Gardens of Refugee and Migrant Childhoods

The Gardens of Refugee and Migrant Childhoods initiative is an innovative action developed in October 2025, marking Children’s Month. It is grounded in the recognition of refugee and migrant children as knowledge holders, agents of transformation, and guardians of sustainable, inclusive, and diverse futures.

Ten localized actions were implemented across five Brazilian biomes, in schools, reception centers, and civil society organizations across all five regions of the country. The initiative reached over 300 children, representing nine different nationalities, and engaged more than 30 institutions.

Participating institutions were strategically located across regions:

North Region: Espaço Saber (NGO) in Boa Vista (Roraima) and Waldir Garcia Municipal Elementary School in Manaus (Amazonas);

Northeast Region: Manoel Rocha Filho Municipal School in Barreiras (Bahia);

Central-West Region: Casa Bom Samaritano (Reception Center) in Brasília (Federal District), Camila Scaliz Figueiredo Municipal School in Aparecida de Goiânia (Goiás), and Instituto Moinho Cultural (NGO) in Corumbá (Mato Grosso do Sul);

Southeast Region: João Mendonça Falcão Municipal Early Childhood School in São Paulo (São Paulo) and Georg Rodenbach Municipal School in Juiz de Fora (Minas Gerais);

South Region: Círculos de Hospitalidade (NGO) in Florianópolis (Santa Catarina) and Vicente Farecena Municipal School in Santa Maria (Rio Grande do Sul).

Gardens of Refugee and Migrant Childhoods

The workshops “Pathways to Climate Justice and Human Mobility” represent a large-scale training initiative that reached 300 participants across four regions of Brazil.

These activities focused on training, capacity-building, and awareness-raising on climate change and human mobility. The cities reached include:

North Region: Belém (Pará) and Manaus (Amazonas);

Central-West Region: Brasília (Federal District);

Southeast Region: Rio de Janeiro (Rio de Janeiro);

South Region: Canoas (Rio Grande do Sul);

Debate Notebook

Refuge, Migration and Citizenship – Issue No. 19 (2025)

The Debate Notebook: Refuge, Migration and Citizenship is a longstanding publication of IMDH, bringing together critical reflections, academic research, and practical experiences on human mobility, rights, and citizenship for nearly two decades.

Issue No. 19, published in 2025, holds a unique place in this trajectory. For the first time, the publication is directly linked to a major international recognition: the 2024 Nansen Global Refugee Award granted by UNHCR to Sister Rosita Milesi.

This edition inaugurates and underpins the Climate and Human Mobility project, transforming the award into action, critical thought, and collective mobilization.

Interview with Rosita Milesi

The publication opens with an original interview with Sister Rosita Milesi, recipient of the 2024 Nansen Award. More than a biographical account, the text constitutes a historical document in which personal trajectory, spirituality, political commitment, and human rights advocacy converge.

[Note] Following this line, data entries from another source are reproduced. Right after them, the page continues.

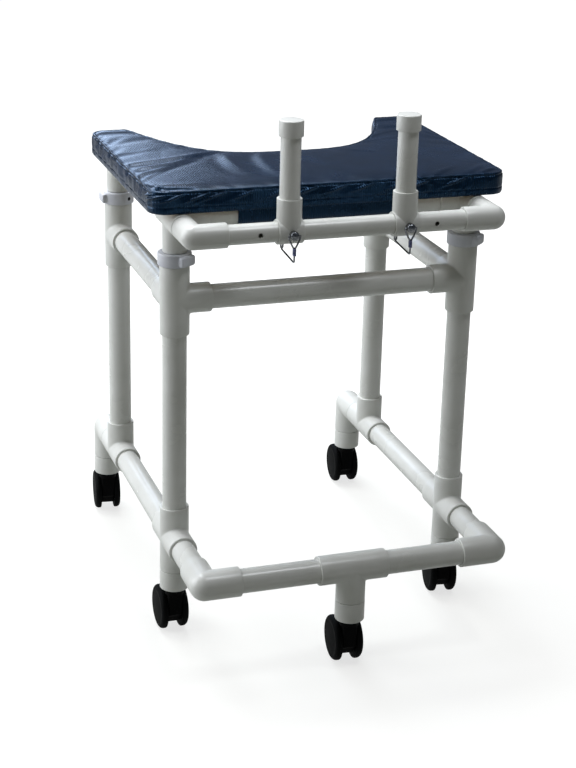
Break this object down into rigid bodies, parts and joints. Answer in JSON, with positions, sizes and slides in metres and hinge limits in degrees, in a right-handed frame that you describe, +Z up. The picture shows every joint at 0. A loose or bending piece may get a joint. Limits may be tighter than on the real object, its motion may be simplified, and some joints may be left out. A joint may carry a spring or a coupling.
{
  "type": "platform walker",
  "caption": "Child's platform walker: open-backed white pipe frame on swivel casters, with a height-adjustable padded forearm platform and upright hand grips.",
  "frame": {"origin": "on the floor, at the middle of the whole walker in plan", "axes": "+Z up; the closed front faces -Y and the open rear faces +Y; +X runs from the left side to the right side as seen from the front"},
  "size_m": [0.5026, 0.6528, 0.7571],
  "materials": {
    "white_pvc": "semi-gloss moulded PVC",
    "natural_nylon": "satin",
    "black_nylon": "semi-gloss",
    "black_wheel": "satin",
    "plated_steel": "bright plated",
    "navy_vinyl": "coated upholstery cloth with a slight sheen",
    "pad_board": "plain"
  },
  "bodies": {
    "base_frame": {"caster_sleeve_centre_front": "white_pvc", "caster_sleeve_front_left": "white_pvc", "caster_sleeve_front_right": "white_pvc", "caster_sleeve_rear_left": "white_pvc", "caster_sleeve_rear_right": "white_pvc", "front_bar": "white_pvc", "front_corner_left": "white_pvc", "front_corner_right": "white_pvc", "front_leg_left": "white_pvc", "front_leg_right": "white_pvc", "height_collar_front_left": "natural_nylon", "height_collar_front_right": "natural_nylon", "height_collar_rear_left": "natural_nylon", "height_collar_rear_right": "natural_nylon", "lower_cross_left": "white_pvc", "lower_cross_right": "white_pvc", "lower_side_rail_left": "white_pvc", "lower_side_rail_right": "white_pvc", "rear_leg_left": "white_pvc", "rear_leg_right": "white_pvc", "rear_lower_corner_left": "white_pvc", "rear_lower_corner_right": "white_pvc", "upper_crossbar": "white_pvc", "upper_front_fitting_left": "white_pvc", "upper_front_fitting_right": "white_pvc", "upper_rear_tee_left": "white_pvc", "upper_rear_tee_right": "white_pvc", "upper_side_rail_left": "white_pvc", "upper_side_rail_right": "white_pvc"},
    "platform": {"platform_front_corner_left": "white_pvc", "platform_front_corner_right": "white_pvc", "platform_rear_corner_left": "white_pvc", "platform_rear_corner_right": "white_pvc", "platform_front_bar": "white_pvc", "platform_cross_pipe": "white_pvc", "pad_board": "pad_board", "pad_cushion": "navy_vinyl", "pad_wrap_flap": "navy_vinyl", "grip_left": "white_pvc", "grip_right": "white_pvc", "lock_pin_left": "plated_steel", "lock_pin_right": "plated_steel"},
    "caster_centre_front": {"caster_centre_front_housing": "black_nylon"},
    "wheel_centre_front_left": {"caster_centre_front_wheel_left": "black_wheel"},
    "wheel_centre_front_right": {"caster_centre_front_wheel_right": "black_wheel"},
    "caster_front_left": {"caster_front_left_housing": "black_nylon"},
    "wheel_front_left_left": {"caster_front_left_wheel_left": "black_wheel"},
    "wheel_front_left_right": {"caster_front_left_wheel_right": "black_wheel"},
    "caster_front_right": {"caster_front_right_housing": "black_nylon"},
    "wheel_front_right_left": {"caster_front_right_wheel_left": "black_wheel"},
    "wheel_front_right_right": {"caster_front_right_wheel_right": "black_wheel"},
    "caster_rear_left": {"caster_rear_left_housing": "black_nylon"},
    "wheel_rear_left_left": {"caster_rear_left_wheel_left": "black_wheel"},
    "wheel_rear_left_right": {"caster_rear_left_wheel_right": "black_wheel"},
    "caster_rear_right": {"caster_rear_right_housing": "black_nylon"},
    "wheel_rear_right_left": {"caster_rear_right_wheel_left": "black_wheel"},
    "wheel_rear_right_right": {"caster_rear_right_wheel_right": "black_wheel"},
    "bail_left": {"lock_bail_left": "plated_steel"},
    "bail_right": {"lock_bail_right": "plated_steel"}
  },
  "joints": [
    {"name": "platform_lift", "type": "slide", "parent": "base_frame", "child": "platform", "axis": [0, 0, 1], "range_m": [0, 0.15]},
    {"name": "centre_front_swivel", "type": "hinge", "parent": "base_frame", "child": "caster_centre_front", "pos_m": [0, -0.3058, 0.0724], "axis": [0, 0, 1], "continuous": true},
    {"name": "centre_front_wheel_left_spin", "type": "hinge", "parent": "caster_centre_front", "child": "wheel_centre_front_left", "pos_m": [0.0009, -0.28522, 0.032], "axis": [0.999, -0.0436, 0], "continuous": true},
    {"name": "centre_front_wheel_right_spin", "type": "hinge", "parent": "caster_centre_front", "child": "wheel_centre_front_right", "pos_m": [0.0009, -0.28522, 0.032], "axis": [0.999, -0.0436, 0], "continuous": true},
    {"name": "front_left_swivel", "type": "hinge", "parent": "base_frame", "child": "caster_front_left", "pos_m": [-0.208, -0.1508, 0.0724], "axis": [0, 0, 1], "continuous": true},
    {"name": "front_left_wheel_left_spin", "type": "hinge", "parent": "caster_front_left", "child": "wheel_front_left_left", "pos_m": [-0.20818, -0.1302, 0.032], "axis": [1, 0.0087, 0], "continuous": true},
    {"name": "front_left_wheel_right_spin", "type": "hinge", "parent": "caster_front_left", "child": "wheel_front_left_right", "pos_m": [-0.20818, -0.1302, 0.032], "axis": [1, 0.0087, 0], "continuous": true},
    {"name": "front_right_swivel", "type": "hinge", "parent": "base_frame", "child": "caster_front_right", "pos_m": [0.208, -0.1508, 0.0724], "axis": [0, 0, 1], "continuous": true},
    {"name": "front_right_wheel_left_spin", "type": "hinge", "parent": "caster_front_right", "child": "wheel_front_right_left", "pos_m": [0.21105, -0.13043, 0.032], "axis": [0.989, -0.1478, 0], "continuous": true},
    {"name": "front_right_wheel_right_spin", "type": "hinge", "parent": "caster_front_right", "child": "wheel_front_right_right", "pos_m": [0.21105, -0.13043, 0.032], "axis": [0.989, -0.1478, 0], "continuous": true},
    {"name": "rear_left_swivel", "type": "hinge", "parent": "base_frame", "child": "caster_rear_left", "pos_m": [-0.208, 0.2725, 0.0724], "axis": [0, 0, 1], "continuous": true},
    {"name": "rear_left_wheel_left_spin", "type": "hinge", "parent": "caster_rear_left", "child": "wheel_rear_left_left", "pos_m": [-0.20567, 0.29297, 0.032], "axis": [0.9936, -0.1132, 0], "continuous": true},
    {"name": "rear_left_wheel_right_spin", "type": "hinge", "parent": "caster_rear_left", "child": "wheel_rear_left_right", "pos_m": [-0.20567, 0.29297, 0.032], "axis": [0.9936, -0.1132, 0], "continuous": true},
    {"name": "rear_right_swivel", "type": "hinge", "parent": "base_frame", "child": "caster_rear_right", "pos_m": [0.208, 0.2725, 0.0724], "axis": [0, 0, 1], "continuous": true},
    {"name": "rear_right_wheel_left_spin", "type": "hinge", "parent": "caster_rear_right", "child": "wheel_rear_right_left", "pos_m": [0.20926, 0.29306, 0.032], "axis": [0.9981, -0.061, 0], "continuous": true},
    {"name": "rear_right_wheel_right_spin", "type": "hinge", "parent": "caster_rear_right", "child": "wheel_rear_right_right", "pos_m": [0.20926, 0.29306, 0.032], "axis": [0.9981, -0.061, 0], "continuous": true},
    {"name": "bail_left_hinge", "type": "hinge", "parent": "platform", "child": "bail_left", "pos_m": [-0.08, -0.265, 0.6116], "axis": [-1, 0, 0], "range_deg": [0, 100]},
    {"name": "bail_right_hinge", "type": "hinge", "parent": "platform", "child": "bail_right", "pos_m": [0.08, -0.265, 0.6116], "axis": [-1, 0, 0], "range_deg": [0, 100]}
  ]
}
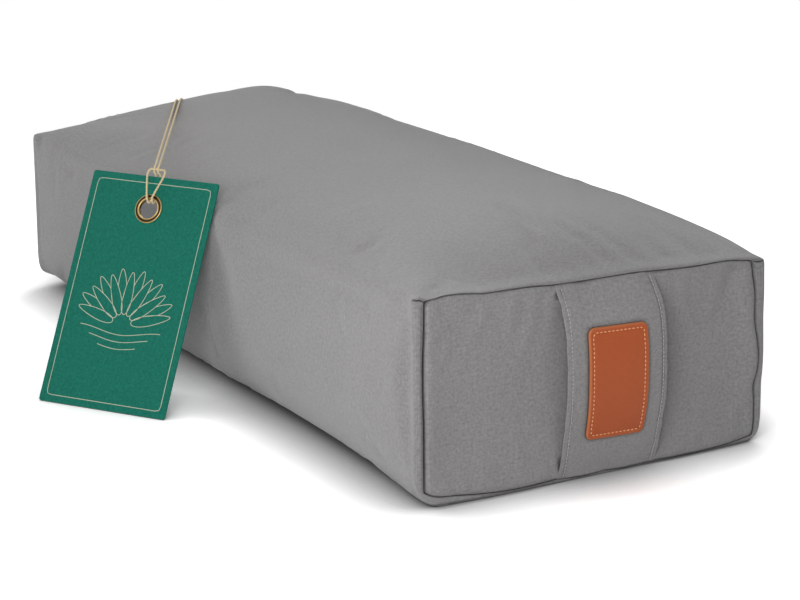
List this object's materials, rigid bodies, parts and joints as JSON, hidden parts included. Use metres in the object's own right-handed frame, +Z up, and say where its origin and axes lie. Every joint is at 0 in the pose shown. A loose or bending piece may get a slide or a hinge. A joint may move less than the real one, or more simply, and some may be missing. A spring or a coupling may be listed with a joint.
{
  "type": "rectangular yoga bolster",
  "caption": "Rectangular husk-filled yoga bolster: zipped canvas cover with end panels, strap handles and a leather patch, an inner bag, and a swing tag on twine.",
  "frame": {"origin": "on the floor under the middle of the body", "axes": "+Y along the body to the far end, +Z up, +X to the side that carries the cover's zip"},
  "size_m": [0.4552, 0.7457, 0.1925],
  "materials": {
    "grey_canvas": "plain-weave cotton canvas, matt",
    "grey_thread": "polyester sewing thread",
    "tan_leather": "smooth tan leather with a light sheen",
    "orange_thread": "waxed light orange thread",
    "calico": "unbleached cotton calico",
    "spelt_husk": "loose spelt husks",
    "zip_tape": "woven polyester tape",
    "nylon_coil": "nylon coil",
    "zip_metal": "plated zinc",
    "white_satin": "woven satin label",
    "green_card": "felt-grained green card",
    "antique_brass": "antique brass",
    "cotton_twine": "twisted cotton twine"
  },
  "bodies": {
    "bolster": {"care_label": "white_satin", "cover_wrap": "grey_canvas", "cover_zip_bottom_stop": "zip_metal", "cover_zip_coil_lower": "nylon_coil", "cover_zip_coil_upper": "nylon_coil", "cover_zip_tape_lower": "zip_tape", "cover_zip_tape_upper": "zip_tape", "cover_zip_top_stop_lower": "zip_metal", "cover_zip_top_stop_upper": "zip_metal", "far_end_panel": "grey_canvas", "far_handle_stitch_left": "grey_thread", "far_handle_stitch_right": "grey_thread", "far_handle_strap": "grey_canvas", "far_seam_overlock": "grey_thread", "husk_fill": "spelt_husk", "inner_bag": "calico", "inner_zip_bottom_stop": "zip_metal", "inner_zip_coil_lower": "nylon_coil", "inner_zip_coil_upper": "nylon_coil", "inner_zip_tape_lower": "zip_tape", "inner_zip_tape_upper": "zip_tape", "inner_zip_top_stop_lower": "zip_metal", "inner_zip_top_stop_upper": "zip_metal", "leather_patch": "tan_leather", "near_end_panel": "grey_canvas", "near_handle_stitch_left": "grey_thread", "near_handle_stitch_right": "grey_thread", "near_handle_strap": "grey_canvas", "near_seam_overlock": "grey_thread", "patch_stitching": "orange_thread", "tag_card": "green_card", "tag_eyelet": "antique_brass", "tag_eyelet_washer": "antique_brass", "tag_twine": "cotton_twine", "tag_twine_knot": "cotton_twine"},
    "cover_slider": {"cover_zip_slider": "zip_metal"},
    "cover_puller": {"cover_zip_puller": "zip_metal"},
    "inner_slider": {"inner_zip_slider": "zip_metal"},
    "inner_puller": {"inner_zip_puller": "zip_metal"}
  },
  "joints": [
    {"name": "cover_zip_slide", "type": "slide", "parent": "bolster", "child": "cover_slider", "axis": [0, -1, 0], "range_m": [0, 0.54]},
    {"name": "cover_puller_turn", "type": "hinge", "parent": "cover_slider", "child": "cover_puller", "pos_m": [0.1593, 0.2719, 0.048], "axis": [0, 0, 1], "range_deg": [0, 175]},
    {"name": "inner_zip_slide", "type": "slide", "parent": "bolster", "child": "inner_slider", "axis": [1, 0, 0], "range_m": [0, 0.18]},
    {"name": "inner_puller_turn", "type": "hinge", "parent": "inner_slider", "child": "inner_puller", "pos_m": [-0.0919, 0.3417, 0.085], "axis": [0, 0, 1], "range_deg": [0, 12]}
  ]
}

Throughout the interview, Rosita Milesi reaffirms the central role of education, reception, and collective action. She emphasizes that refugees, migrants, and displaced persons should not be seen as passive victims, but as rights-holders and agents of transformation

Her statement—“the path is made by walking, quoting the Spanish poet Antonio Machado ”—runs throughout the publication and serves as a guiding principle for the project it inspires..

Climate Justice and Human Mobility

Inspiration that Drives Action

The video “Climate Justice and Human Mobility” presents a visual journey through interconnected worlds. The narrative begins in a tropical forest where life thrives in dynamic balance—a riverside family navigates canoes, monkeys gather fruit, butterflies dance over reflective waters, and nature exists in its fullness.

This harmony is abruptly disrupted by deforestation, transforming living trees into commodities, intact forests into barren landscapes, and community hope into forced displacement.

Each subsequent scene reveals the interconnected nature of exploitation: trees cut in remote areas feed industrial production in polluted cities; deforestation that enriches a few generates drought that displaces many; and extractive systems drive the climate changes that devastate entire communities.